The Times then offers an opinion about how Democrats must regain the momentum and move the independent back into its column of support – and I agree with that opinion!

Put most broadly, the Democrats have been failing to delineate the differences between themselves and Republicans, to remind voters what Republicans would do if returned to power and how little their policies have changed from those during the two terms of President George W. Bush.

“Recently, this has started to change. President Obama has become uncharacteristically combative, delivering a series of ardent speeches that other Democrats would do well to imitate. In remarks at a Democratic fund-raiser in Atlanta last Monday, he pointed out that Bush-era Republicans had cut taxes for millionaires, cut rules for special interests, and cut loose working people to fend for themselves.
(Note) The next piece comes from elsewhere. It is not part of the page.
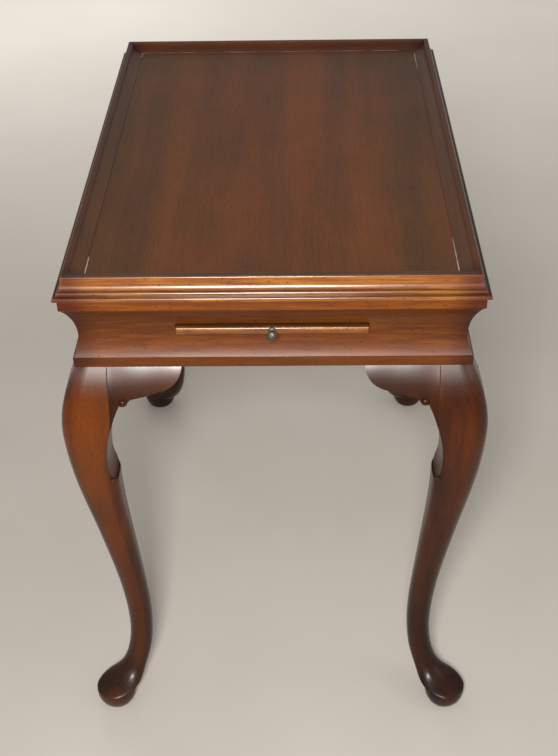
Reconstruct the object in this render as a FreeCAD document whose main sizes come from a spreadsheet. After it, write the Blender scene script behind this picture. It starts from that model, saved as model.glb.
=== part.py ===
import FreeCAD, Part
import math
import os
import Sketcher

# Tray top tea table, in millimetres. The origin is on the floor at the middle of the table, +Z is up,
# X runs across the table and Y along it, from the front end (-Y) to the back end (+Y).
# "In" and "out" are measured from the rim plane, which is the plain outer face of the tray's rim.

# Driving dimensions: alias, value, what it is.
SIZES = (
    ("table_width", 423.0, "across the rim"),
    ("table_length", 626.0, "along the rim"),
    ("table_height", 648.0, "floor to the top of the rim"),
    # rim moulding round the tray
    ("gallery_height", 25.5, "rim top to the underside of the moulding"),
    ("gallery_inset", 21.0, "rim plane to the inner edge of the moulding"),
    ("field_drop", 9.0, "rim top to the tray field"),
    ("inner_edge_step", 0.8, "inner edge of the moulding above the field"),
    ("rim_flat", 7.0, "rim plane to the inner edge of the flat top"),
    ("rim_round", 2.0, "rounding of the outer rim edge"),
    ("rim_face_height", 8.9, "rim top to the end of the plain face"),
    ("rim_cove_out", 2.6, "reach of the small cove"),
    ("rim_cove_drop", 4.3, "height of the small cove"),
    ("rim_cove_radius", 9.0, "radius of the small cove"),
    ("rim_step", 1.9, "fillet under the small cove"),
    ("ovolo_out", 2.8, "reach of the ovolo"),
    ("ovolo_drop", 2.9, "height of the ovolo"),
    ("ovolo_radius", 2.9, "radius of the ovolo"),
    ("ovolo_step", 1.6, "fillet under the ovolo"),
    ("lip_reach", 9.5, "rim plane to the edge of the lip"),
    ("lip_bead", 2.1, "radius of the bead on the lip"),
    ("lip_edge", 1.9, "height of the plain edge of the lip"),
    # tray board
    ("tongue_reach", 8.0, "board that runs under the moulding"),
    ("tongue_thickness", 8.5, "thickness of that tongue"),
    # coved rails under the tray
    ("rail_height", 86.5, "rail top to bottom"),
    ("rail_inset", 24.0, "rim plane to the inner face of a rail"),
    ("fascia_reach", 5.2, "rim plane out to the fascia"),
    ("fascia_height", 11.3, "plain band under the lip"),
    ("fascia_bevel", 2.0, "height of the bevel between fascia and cove"),
    ("cove_inset", 9.1, "rim plane in to the deepest line of the cove"),
    ("cove_drop", 50.5, "rail top to the deepest line of the cove"),
    ("cove_upper_radius", 64.0, "cove above its deepest line"),
    ("cove_lower_radius", 48.0, "cove below its deepest line"),
    ("fillet_inset", 1.6, "rim plane in to the bottom fillet"),
    ("fillet_height", 11.5, "height of the bottom fillet"),
    # legs
    ("leg_joint_inset", 36.0, "rim plane in to the leg's glue faces"),
    ("post_size", 26.0, "side of the square post inside the frame"),
    ("post_drop", 3.0, "rail top to the end of the post"),
    ("foot_out", 2.8, "rim plane out to the centre of a foot"),
    ("foot_base_radius", 19.8, "disc that stands on the floor"),
    ("foot_edge_radius", 25.0, "widest edge of the pad foot"),
    ("foot_edge_height", 23.0, "floor to the widest edge"),
    ("foot_edge_step", 0.4, "widest edge of the pad to the leg above it"),
    ("foot_bowl_radius", 32.0, "curve of the pad between disc and edge"),
    # carved scroll inside the knee
    ("scroll_inset", 27.0, "rim plane in to the deepest line of the hollow"),
    ("scroll_bend_drop", 124.0, "rail bottom down to that line"),
    ("scroll_radius", 179.0, "curve of the hollow above it"),
    ("scroll_tail_radius", 81.0, "curve of the hollow below it"),
    ("scroll_heel_inset", 30.9, "rim plane in to the start of the heel"),
    ("scroll_heel_drop", 149.0, "rail bottom down to the start of the heel"),
    ("scroll_heel", 5.0, "radius between the hollow and its ledge"),
    ("scroll_heel_width", 4.4, "heel measured across"),
    ("scroll_floor_drop", 153.0, "rail bottom down to the ledge under the hollow"),
    ("volute_drop", 40.0, "rail bottom down to the centre of the volute"),
    ("volute_offset", 2.4, "centre of the volute beyond the scroll's curve"),
    ("volute_out", 13.6, "rim plane out to the front of the volute"),
    ("volute_radius", 5.0, "radius of the volute"),
    ("bead_inset", 29.5, "rim plane in to the small bead at the end of the scroll"),
    ("bead_out", 11.5, "rim plane out to the centre of the bead"),
    ("bead_drop", 147.0, "rail bottom down to the bead"),
    ("bead_radius", 2.6, "radius of the bead"),
    # shaped blocks beside the knees
    ("return_reach", 115.0, "rim plane in to the tip"),
    ("return_nose_inset", 90.5, "rim plane in to the end of the tip's curve"),
    ("return_nose_drop", 28.0, "rail bottom down to the end of the tip's curve"),
    ("return_nose_radius", 32.0, "curve of the tip"),
    ("return_notch_gap", 3.5, "volute to the notch beside it"),
    ("return_notch_drop", 36.5, "rail bottom down to that notch"),
    ("return_belly_radius", 150.0, "underside between the tip's curve and the notch"),
    # candle slides and what carries them
    ("slide_side_inset", 112.5, "rim plane in to the side of the board"),
    ("slide_thickness", 8.2, "board thickness"),
    ("slide_drop", 45.0, "rail top down to the underside of the board"),
    ("slide_front_inset", 0.5, "rim plane in to the front edge of a closed slide"),
    ("slide_edge_round", 2.6, "rounding of the upper front edge"),
    ("slide_lower_round", 1.0, "rounding of the lower front edge"),
    ("centre_stop_length", 54.4, "fixed board between the two slides"),
    ("slide_travel", 200.0, "how far a slide pulls out"),
    ("slide_clearance", 0.3, "running clearance under the board"),
    ("slot_side_clearance", 1.2, "gap at each end of the slot"),
    ("slot_top_clearance", 0.5, "gap over the board"),
    ("guide_width", 26.0, "runner across"),
    ("guide_groove_depth", 8.0, "how far the board runs in the groove"),
    ("guide_floor", 8.0, "wood under the groove"),
    ("cleat_width", 120.0, "stop cleat across"),
    ("cleat_length", 12.0, "stop cleat along the slide"),
    ("cleat_height", 8.0, "stop cleat thickness"),
    ("knob_radius", 5.6, "head of the knob"),
    ("knob_neck_radius", 2.6, "neck of the knob"),
    ("knob_plate_radius", 4.4, "collar against the slide's edge"),
    ("knob_plate_thickness", 1.2, "thickness of the collar"),
    ("knob_plate_slope", 1.0, "length of the collar's sloping front"),
    ("knob_reach", 13.0, "how far the knob stands out"),
    ("knob_head_length", 6.5, "length of the head"),
    ("knob_stud_radius", 1.5, "stud in the slide's edge"),
    ("knob_stud_length", 14.0, "length of the stud"),
    # inside blocks and fasteners
    ("block_inset", 90.0, "rim plane in to the ends of a corner block"),
    ("block_height", 45.0, "corner block height"),
    ("block_lift", 12.0, "rail bottom to the underside of a corner block"),
    ("glue_block_length", 50.0, "tray glue block along the rail"),
    ("glue_block_side", 15.0, "tray glue block across and down"),
    ("glue_block_spacing", 200.0, "between the two blocks on a long rail"),
    ("screw_radius", 2.2, "shank of a screw"),
    ("screw_clearance", 0.1, "hole round a shank or stud"),
    ("screw_head_radius", 4.2, "head of a screw at its seat"),
    ("screw_crown_radius", 2.8, "top of the head"),
    ("screw_head_height", 2.6, "height of the round head"),
    ("guide_screw_length", 35.0, "runner screw"),
    ("guide_screw_grip", 22.0, "runner screw inside the runner"),
    ("guide_screw_spacing", 220.0, "between runner screws"),
    ("guide_screw_bore", 4.6, "radius of the bore below a runner screw's head"),
    ("corner_screw_length", 32.0, "post screw"),
)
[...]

“Since then, he said: ‘It’s not like they’ve engaged in some heavy reflection. They have not come up with a single solitary new idea to address the challenges of the American people. They don’t have a single idea that’s different from George Bush’s ideas — not one. Instead, they’re betting on amnesia.’”

It is time for progressive thinkers to take the offensive against the agents of fear, negativity and retreat! The Tea Party is NOT representative of the American people. I am more optimistic than to believe that for a second. Those who voted so hopefully for President Obama in 2008 must be shaken awake and brought back to the reality of the American situation. There is still more possibility under an Obama administration if he has congressional support. If we install a contrarian Congress, the nation will go stagnant and we’ll suffer more decline rather than a turn around.

Progressives have a responsibility to fund such a message and to spread that message as effectively and as widely across the land as possible. Perhaps it will be heard and understood even here in Minnesota.

As disappointed as we may be with the last two years, this is no time to sit on our hands and watch our nation be taken over by a bunch of vagabonds and buffoons. It is a time for reasonable people to fight for a great nation.